According to the complaint, which was filed last month in Dallas County before being moved to federal court last week, Pemberton and Muse partnered on a venture in the fall of 2010 to purchase failing shopping centers, renovate them, then sell them at a profit. The eventual plan was to purchase $100 million in assets, but the partners started with a $20 million master loan from JP Morgan Chase, with which they purchased the Windhaven Shopping Center in Plano and Wyndham Plaza in Southlake.

The deals, according to the suit, didn't go down quite as the men had agreed. Muse played nice at first, inviting Pemberton over for dinner and flying him out "for a seemingly social visit, on his $25 million Bombardier jet to California, where Muse and the polo team he owns were playing."

All of this, Pemberton says, was meant to gain his trust and distract him from Muse's true objective of screwing Pemberton over while frequently behaving in a "smug rich-guy manner." Muse, in a county court filing, denies this.

The men had agreed to a 50/50 split, according to the complaint, with Muse providing financing for the partnership and Pemberton providing real estate expertise and doing the legwork. It wasn't until 2011, as the partners were nearing a deal on the Southlake property, that Pemberton began have doubts.

Muse, Pemberton discovered later, had secretly increased the master loan from $20 million to $30 million, ostensibly to do more deals with Pemberton but actually, the suit claims, to support a separate hotel finance deal.

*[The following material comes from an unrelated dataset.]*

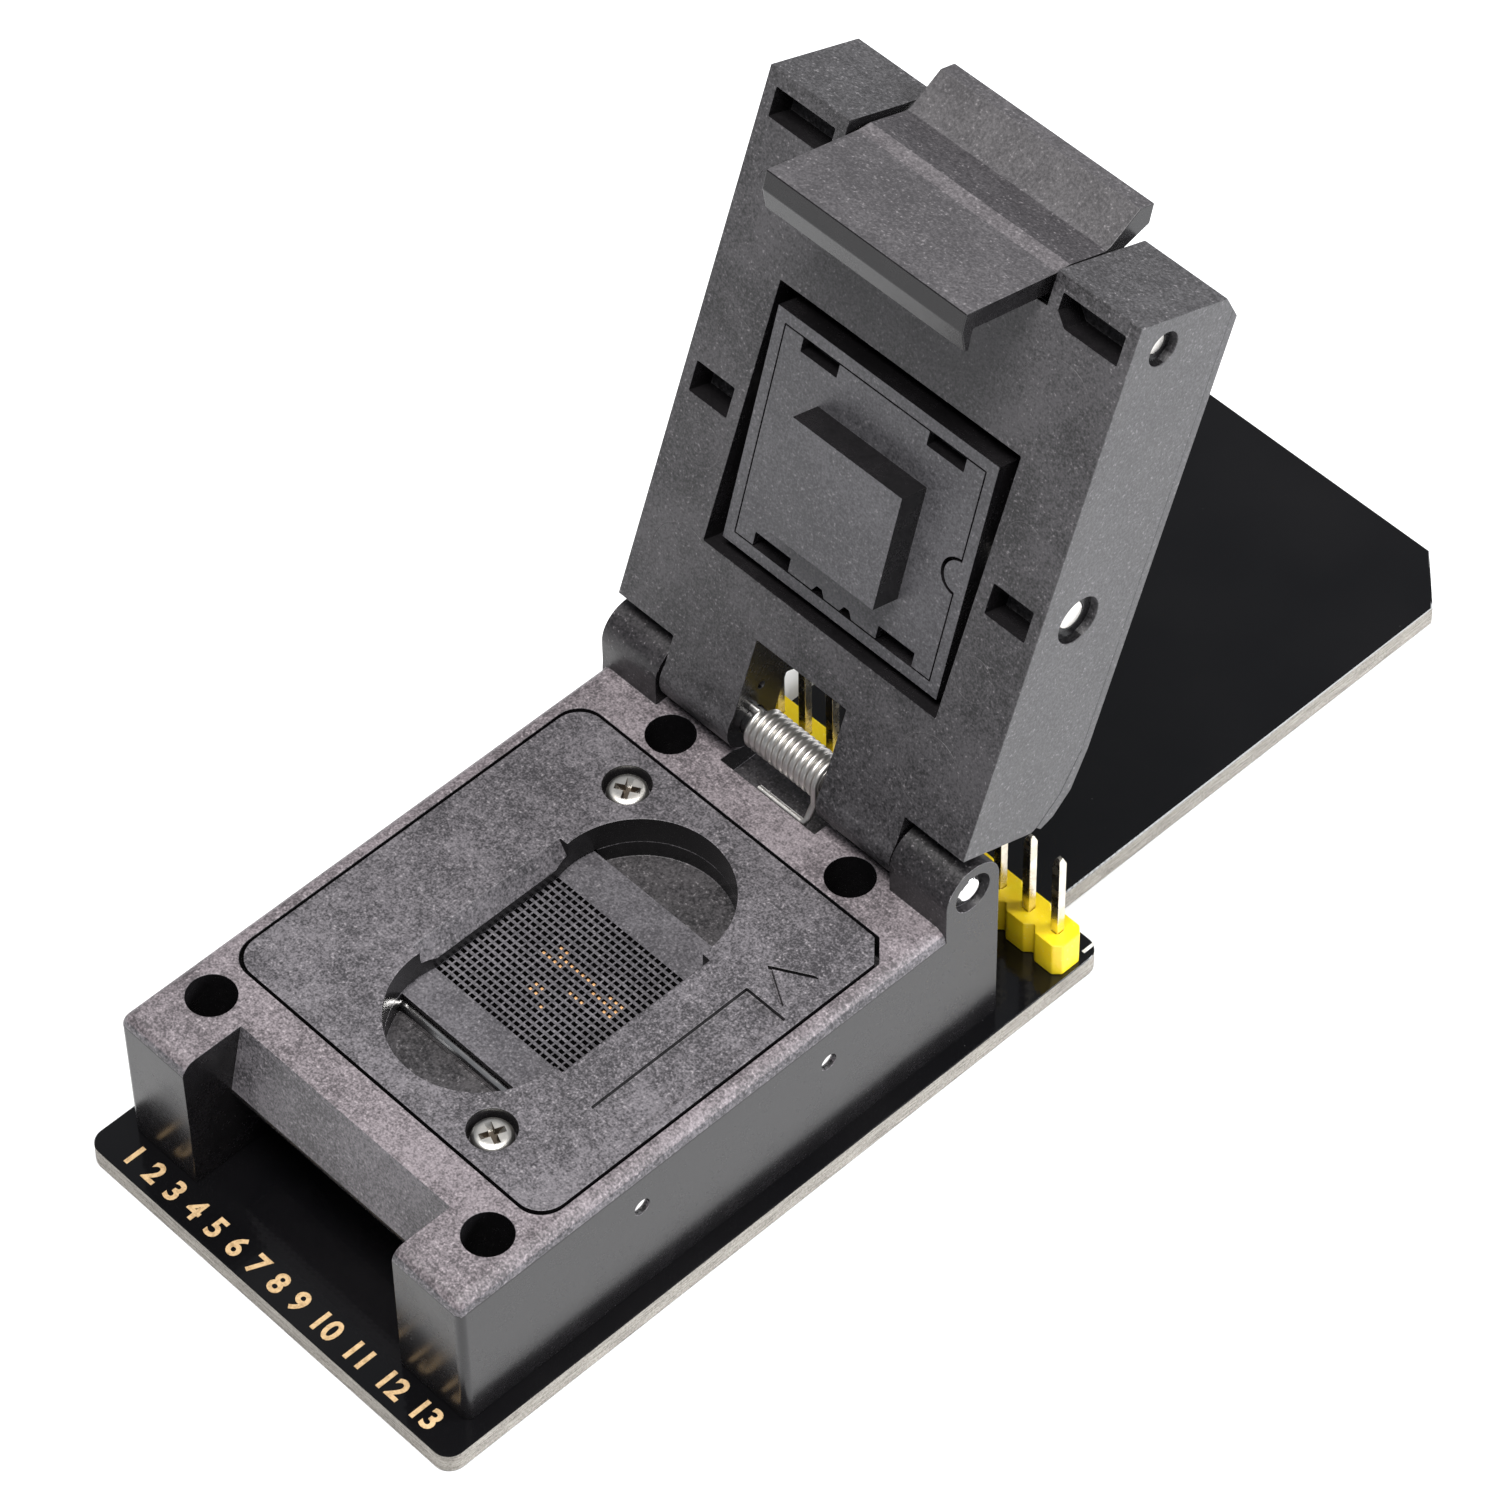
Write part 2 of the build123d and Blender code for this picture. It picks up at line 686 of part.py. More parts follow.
# Cover: the thin outer shell of the lid, folded over at the hinge end
with BuildPart() as lid_cover:
    with BuildSketch(lid_side.offset(-lid_width / 2)):
        with BuildLine():
            Polyline(
                (lid_end - 0.9, -lid_back),
                (8.6, -lid_back),
                (5.5, -lid_back + 0.7),
                (lid_start + 0.3, -lid_back + 2.0),
                (lid_start, -lid_back + 1.5),
                (lid_start + 0.7, -lid_back + 0.6),
                (5.5, -lid_back - cover_t / 2),
                (8.6, -lid_back - cover_t),
                (lid_end - 1.6, -lid_back - cover_t),
                close=True,
            )
        make_face()
    extrude(amount=lid_width)
    with BuildSketch(lid_front.offset(-lid_back)):
        with Locations((spring_window_mid, (spring_window_top - spring_window_foot) / 2)):
            Rectangle(spring_window[1] - spring_window[0], spring_window_top + spring_window_foot)
        with Locations((0, lid_end - latch_notch_depth / 2 + 0.5)):
            Rectangle(latch_notch_width, latch_notch_depth + 1)
    extrude(amount=3, both=True, mode=Mode.SUBTRACT)
save(lid_cover.part, "lid_cover")

# Pressure frame: rocks on the cross pin, carries the pressure plate
frame_back = press_face - press_frame_t
with BuildPart() as pressure_frame:
    with BuildSketch(press_front.offset(frame_back)):
        Rectangle(press_frame_width, press_frame_length)
    extrude(amount=press_frame_t)
    for side in (-1, 1):
        lug_x = side * (press_frame_width / 2 - press_lug_width / 2)
        with BuildSketch(press_side.offset(lug_x - press_lug_width / 2)):
            Circle(press_pin_d)
            with Locations((0, frame_back / 2)):
                Rectangle(2 * press_pin_d, frame_back)
        extrude(amount=press_lug_width)
    with BuildSketch(press_side.offset(-press_frame_width / 2)):
        Circle(press_pin_d / 2 + running)
    extrude(amount=press_frame_width, mode=Mode.SUBTRACT)
    with BuildSketch(press_front.offset(press_face)):
        Rectangle(press_plate_width + 2 * press_seam, press_plate_length + 2 * press_seam)
        with Locations((press_plate_width / 2 + press_seam, 0)):
            Circle(key_radius, mode=Mode.SUBTRACT)
    extrude(amount=-press_plate_t, mode=Mode.SUBTRACT)
    with GridLocations(0, 0, 1, 1):
        with BuildSketch(press_front.offset(frame_back)):
            with Locations((0, -press_spring_s), (0, press_spring_s)):
                Circle(press_spring_d / 2 + 0.2)
    extrude(amount=0.6, mode=Mode.SUBTRACT)
save(pressure_frame.part, "pressure_frame")

# Pressure plate: let into the frame, with a raised pad that pushes on the chip
with BuildPart() as pressure_plate:
    with BuildSketch(press_front.offset(press_face - press_plate_t)):
        Rectangle(press_plate_width, press_plate_length)
        with Locations((press_plate_width / 2, 0)):
            Circle(key_radius + 2 * press_seam, mode=Mode.SUBTRACT)
        for end in (-1, 1):
            with Locations((0, end * press_plate_length / 2)):
                with GridLocations(2 * press_notch_x, 0, 2, 1):
                    Rectangle(press_notch_width, 2 * press_notch_depth, mode=Mode.SUBTRACT)
        with Locations((0, -press_plate_length / 2)):
            with GridLocations(2 * press_small_notch_x, 0, 2, 1):
                Trapezoid(
                    press_small_notch_width, press_notch_depth, 60, mode=Mode.SUBTRACT
                )
    extrude(amount=press_plate_t)
    with BuildSketch(press_front.offset(press_face)):
        Rectangle(press_pad_width, press_pad_length)
    extrude(amount=press_pad_height)
save(pressure_plate.part, "pressure_plate")

# Cross pin of the pressure plate
with BuildPart() as pressure_pin:
    with BuildSketch(lid_side.offset(-lid_width / 2 + pin_recess)):
        with Locations((press_s, -press_pin_depth)):
            Circle(press_pin_d / 2)
    extrude(amount=lid_width - 2 * pin_recess)
save(pressure_pin.part, "pressure_pin")

# Springs behind the pressure plate, one each side of the cross pin
press_spring_back = -lid_back + spring_seat_gap
press_spring_rise = frame_back - press_pin_depth - press_spring_back
with BuildPart() as pressure_springs:
    for end in (-1, 1):
        seat = lid_front.from_local_coords(
            Vector(0, press_s + end * press_spring_s, press_spring_back)
        )
        one_press_spring = ridged_coil(
            Plane(origin=seat, x_dir=(1, 0, 0), z_dir=lid_front.z_dir),
            press_spring_rise / press_spring_turns,
            press_spring_turns,
            press_spring_d / 2 - press_spring_wire,
            press_spring_wire,
            press_spring_sides,
        )
        add(one_press_spring)
save(pressure_springs.part, "pressure_springs")

# Latch: finger lip, hub, front plate and hook in one moulding
with BuildPart() as latch:
    with BuildSketch(latch_side.offset(-latch_width / 2)):
        with BuildLine():
            Polyline(
                (latch_face, latch_reach),
                (latch_face, latch_ramp),
                latch_crest,
                latch_valley,
                latch_lip_root,
                latch_lip_tip,
                latch_lip_end,
                latch_lip_under,
                latch_lip_hollow,
                latch_hub_back,
                latch_hub_side,
            )
            RadiusArc(latch_hub_side, latch_hub_front, latch_hub_radius)
            Polyline(
                latch_hub_front,
                (latch_face - latch_plate_t, latch_ramp + 0.2),
                (latch_face - latch_plate_t, latch_reach - latch_hook_t),
                (-latch_hook, latch_reach - latch_hook_t),
                (-latch_hook, latch_reach - latch_hook_t + latch_hook_edge),
                (latch_nose, latch_reach),
                (latch_face, latch_reach),
            )
        make_face()
    extrude(amount=latch_width)
    with BuildSketch(latch_side.offset(-latch_width / 2)):
        Circle(latch_pin_d / 2 + running)
    extrude(amount=latch_width, mode=Mode.SUBTRACT)
    # Gap in the hub for the latch spring
    with BuildSketch(latch_side.offset(-latch_spring_slot / 2)):
        with Locations((-latch_gap_shift, 0)):
            Rectangle(*latch_gap)
    extrude(amount=latch_spring_slot, mode=Mode.SUBTRACT)
save(latch.part, "latch")

# Latch pin
with BuildPart() as latch_pin:
    with BuildSketch(lid_side.offset(-lid_width / 2 + pin_recess)):
        with Locations((latch_s, -latch_pin_depth)):
            Circle(latch_pin_d / 2)
    extrude(amount=lid_width - 2 * pin_recess)
save(latch_pin.part, "latch_pin")

# Latch spring, close wound on the latch pin
latch_coil = latch_spring_turns * latch_spring_wire
latch_spring = ridged_coil(
    Plane(origin=latch_point - Vector(latch_coil / 2, 0, 0), x_dir=(0, 1, 0), z_dir=(1, 0, 0)),
    latch_spring_wire,
    latch_spring_turns,
    latch_pin_d / 2 + running,
    latch_spring_wire,
    latch_spring_sides,
)
save(latch_spring, "latch_spring")

# Hinge spring: close-wound turns, one leg in the lid, one leg across the base
coil_radius = hinge_pin_d / 2 + running + spring_wire / 2
spring_end = spring_start + spring_pitch * spring_turns
hinge_coil = ridged_coil(
    Plane(origin=hinge_point + Vector(spring_start, 0, 0), x_dir=(0, 1, 0), z_dir=(1, 0, 0)),
    spring_pitch,
    spring_turns,
    hinge_pin_d / 2 + running,
    spring_wire,
    spring_sides,
)
with BuildPart() as hinge_spring:
    add(hinge_coil)
    upper_x = spring_start + spring_wire / 2
    with BuildLine() as upper_leg:
        Polyline(
            (upper_x, hinge_y, axis_z + coil_radius),
            (upper_x, hinge_y + spring_upper_turn[0], axis_z + spring_upper_turn[1]),
            (upper_x, hinge_y + spring_upper_rise[0], axis_z + spring_upper_rise[1]),
            (
                spring_window[0] - spring_anchor + 0.1,
                hinge_y + spring_upper_rise[0],
                axis_z + spring_upper_rise[1],
            ),
        )
    with BuildSketch(upper_leg.line ^ 0):
        RegularPolygon(spring_wire / 2, 6)
    sweep(path=upper_leg.line, transition=Transition.RIGHT)
    with BuildLine() as lower_leg:
        Polyline(
            (spring_end - spring_wire / 2, hinge_y - coil_radius, axis_z),
            (
                spring_lower_x[0],
                hinge_y + spring_lower_bend[0] + 0.4,
                axis_z + spring_lower_bend[1] + 0.6,
            ),
            (spring_lower_x[0], hinge_y + spring_lower_bend[0], axis_z + spring_lower_bend[1]),
            (spring_lower_x[1], hinge_y + spring_lower_bend[0], axis_z + spring_lower_bend[1]),
        )
    with BuildSketch(lower_leg.line ^ 0):
        RegularPolygon(spring_wire / 2, 6)
    sweep(path=lower_leg.line, transition=Transition.RIGHT)
save(hinge_spring.part, "hinge_spring")

# Header strip: one moulding with a notch between each two positions
half_pitch = header_pitch / 2
half_depth = header_depth / 2
with BuildPart() as header_strip:
    with BuildSketch(Plane.XY.offset(board_top)):
        with Locations(*header_points()):
            Polygon(
                (-half_pitch, -half_depth + header_notch),
                (-half_pitch + header_notch, -half_depth),
                (half_pitch - header_notch, -half_depth),
                (half_pitch, -half_depth + header_notch),
                (half_pitch, half_depth - header_notch),
                (half_pitch - header_notch, half_depth),
                (-half_pitch + header_notch, half_depth),
                (-half_pitch, half_depth - header_notch),
            )
    extrude(amount=header_height)
    with BuildSketch(Plane.XY.offset(board_top)):
        with Locations(*header_points()):
            Rectangle(header_pin, header_pin)
    extrude(amount=header_height, mode=Mode.SUBTRACT)
save(header_strip.part, "header_strip")

# Header pins: square wire with pointed ends, cut flush under the board
pin_top = board_top + header_height + header_pin_above
with BuildPart() as header_pins:
    with BuildSketch():
        with Locations(*header_points()):
            Rectangle(header_pin, header_pin)
    extrude(amount=pin_top - header_pin_point)
    with BuildSketch(Plane.XY.offset(pin_top - header_pin_point)):
        with Locations(*header_points()):
            Rectangle(header_pin, header_pin)
    extrude(amount=header_pin_point, taper=20)
save(header_pins.part, "header_pins")
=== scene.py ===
"""Studio picture of a clamshell chip test socket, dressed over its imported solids.

Every piece is modelled in millimetres and settled to metres at the end. The lid stands open.
"""

import json
import logging
import math
from dataclasses import dataclass, field
from enum import Enum
from typing import Any, Callable, Iterable, Optional, Sequence

import bpy
from mathutils import Euler, Matrix, Vector

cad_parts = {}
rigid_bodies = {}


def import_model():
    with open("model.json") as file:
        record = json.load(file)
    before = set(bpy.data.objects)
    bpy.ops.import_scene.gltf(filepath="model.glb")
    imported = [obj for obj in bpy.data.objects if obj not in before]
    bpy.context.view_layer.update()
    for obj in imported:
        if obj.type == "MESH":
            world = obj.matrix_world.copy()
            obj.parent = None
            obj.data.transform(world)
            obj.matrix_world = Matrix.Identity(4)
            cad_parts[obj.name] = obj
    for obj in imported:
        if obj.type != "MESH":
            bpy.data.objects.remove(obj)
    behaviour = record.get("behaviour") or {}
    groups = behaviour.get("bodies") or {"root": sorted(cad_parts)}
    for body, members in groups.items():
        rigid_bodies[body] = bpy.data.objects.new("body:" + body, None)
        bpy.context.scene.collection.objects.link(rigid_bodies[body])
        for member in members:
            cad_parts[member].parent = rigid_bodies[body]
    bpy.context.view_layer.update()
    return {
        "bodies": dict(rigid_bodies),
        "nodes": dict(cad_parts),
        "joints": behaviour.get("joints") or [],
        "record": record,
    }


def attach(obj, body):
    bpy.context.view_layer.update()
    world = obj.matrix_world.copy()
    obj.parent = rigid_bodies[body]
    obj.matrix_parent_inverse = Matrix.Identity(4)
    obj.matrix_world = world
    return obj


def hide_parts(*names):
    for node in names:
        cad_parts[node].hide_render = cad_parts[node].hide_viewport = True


MM = 0.001
UP = Vector((0.0, 0.0, 1.0))
ACROSS = Vector((1.0, 0.0, 0.0))
MERGE_MM = 0.002  # packed corners nearer than this are one
FLAT_DEGREES = 0.6  # packed triangles that bend less than this are one face
INK_MM = 0.03  # how far a marking stands up
INK_SPREAD = 0.028  # how much bolder than its font a marking is, as a share of its size
WORD_GAP = 1.45  # gap between numbers, as a share of the font's own
LOG = logging.getLogger("socket")
Number = Any
Triple = tuple[float, float, float]
Test = Callable[[Any], bool]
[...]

Muse also allegedly tried to coerce Pemberton into putting his own money into the Southlake deal, which Pemberton refused. This prompted Muse to push for Pemberton to agree to give up his 50-percent stake in the development for a 10-percent share of profits, which Pemberton did not want to do.

At this point, the suit claims, Muse gave Pemberton an ultimatum: "If you cross this line and do not go along with me, it will get ugly, and I will just take it away from you."

Pemberton continued to refuse, and Muse "who, like a 5-year-old child, does not like being told 'no,' became enraged," according to the suit. "He began shaking and sweating, his face was red, and he just kept repeating in a threatening and even deranged manner, 'David, look at my eyes. Look at my eyes.'"

If Pemberton had any doubts that Muse would do such a thing, he was quickly disabused. The suit mentions an early conversation that foreshadowed the trouble to come in which "Pemberton asked Muse whether he would be opposed to looking at deals in foreclosure that his friends at the Dallas Country Club had and had lost. Muse responded in a deadpan voice and said, 'David, I would foreclose on my own brother.'"

According to Pemberton, Muse planned to "starve him out." The original plan called for the properties to be rehabbed and flipped by the time the master loan expired on September 30 of this year. If the partners held onto the properties, however, it would allow Muse to get new financing on his own, obtain full ownership of the properties, and force Pemberton out of the deal.

"This is an ego exercise for him," Pemberton's lawsuit claims." Muse is like the fat house cat with a full bowl of food in the other room that kills the mouse to play with it."

Pemberton? "He needs the mouse to eat, in order to live."